Q ご住職って普段何されているんですか?
A 365日の朝夕のお参りに加えて、特に予定がない時には普段疎遠になっている信徒の方を訪問させていただいたり、他のお寺へのご挨拶をさせて頂いたり、普段できないことをしようとしますのでスケジュールが真っ白な時ほど忙しいですね。自分でもよく用事を見つけてくるなと感心します。
Q 鎌倉顕証寺/横須賀信常寺の歴史を教えてください。
A 本門佛立宗は、開導聖人がお寺を出られて御信者さんのお宅で行われる「御講(御信者さんの家で行われるお参り)」を起点にした宗派ですから、神奈川県内のお寺の発祥もそういった経緯で開かれているお寺がいくつかあります。鎌倉のお寺も、東京にある乗泉寺の御信者さんを起点として鎌倉に広まり、明治末期に開かれたのが顕証寺です。信常寺についても鎌倉の顕証寺とルーツが同じです。
Q 顕証寺/信常寺さんの自慢は?
A まずこのロケーションでしょうか。相模灘を目の前にして、富士山、江の島を眺望できる。海に面したお寺は日本全国を見てもそう多くないように思います。また、顕証寺では樹木葬というものを実施しています。開いて3年くらいになりますが、大変に好評で多くの方に求めていただいています。

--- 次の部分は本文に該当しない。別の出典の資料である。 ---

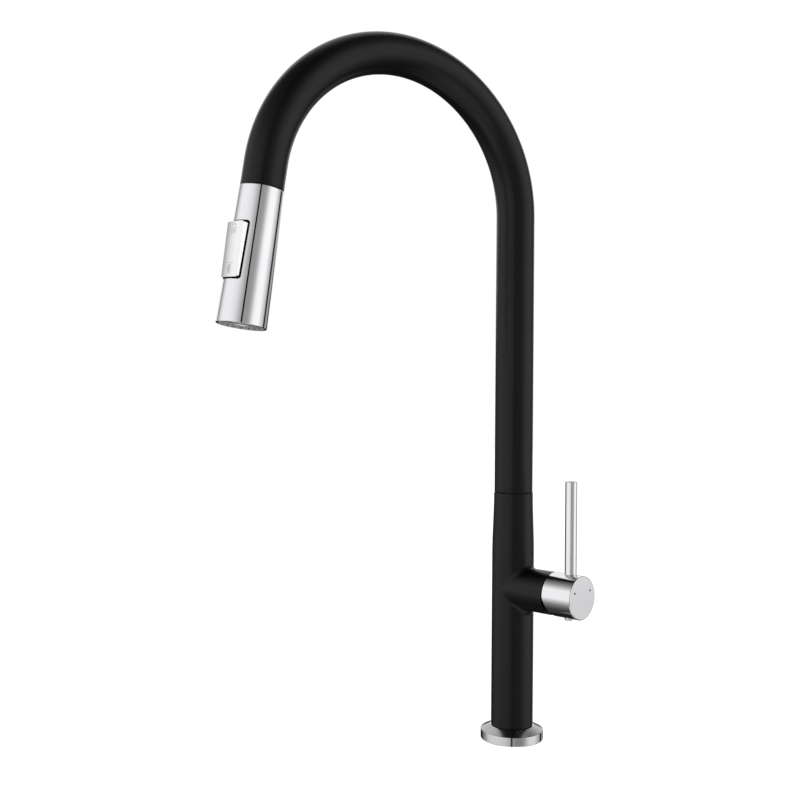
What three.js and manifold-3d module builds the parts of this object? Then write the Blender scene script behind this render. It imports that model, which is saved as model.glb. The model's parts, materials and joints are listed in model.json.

信常寺についてですが、信常寺は横須賀にあるお寺です。実は日蓮上人が最初に上陸したと伝えられているのが、この横須賀の米ヶ浜なんですね。西暦1253年(建長5年)位のお話ですが、そういった日蓮聖人とも所縁が深い場所にあるお寺というのが横須賀信常寺になります。
Q 樹木葬ってどういうものでしょうか
A いわゆるガーデニング霊園ですね。「お花とともに眠る」というのがコンセプトでして、樹木葬域には「樹木葬式タイプ」と「集合墓式タイプ」の2種類がございます。墓標を立てずにプレートを設置する形になります。
Q ご住職の大好きな食べ物って何でしょうか?
A そうですねー。他人からはグルメに見られているのですが、案外素朴なものが好きですね。今の時期で言うと、ソラマメですかね。お酒のおつまみとしてもそうですが、お酒がなくてもよく食べますね。他にもケーキが好きです。チョコレートケーキが好きで、御信者さんのお宅にお参りに行くと、たまに出していただくのですがそういう時は少しうれしくなりますね(笑)
Q ご住職の座右の銘ってなんですか?
A 「温故知新」ですね。故きを温ねて新しきを知る、私が物事に取り組むときにはこの言葉が起点になります。知らないことでも初めてのように思うのですが、私は自分が最初だということは言いたくないんですね。既にそんなことは誰かやっているよと。自分が知らないだけで、それを知るということが大事であって、日々温故知新だと思います。
もう一つは、ドイツの宰相の言葉ですが、「おろかものは自己の経験に学び、賢者は他人の歴史から学ぶ」という言葉ですね。愚かな人は自分が経験しなければわからないが、賢い人は他人の経験を自分のものとして学ぶという言葉です。この言葉も普段から心がけていることですね。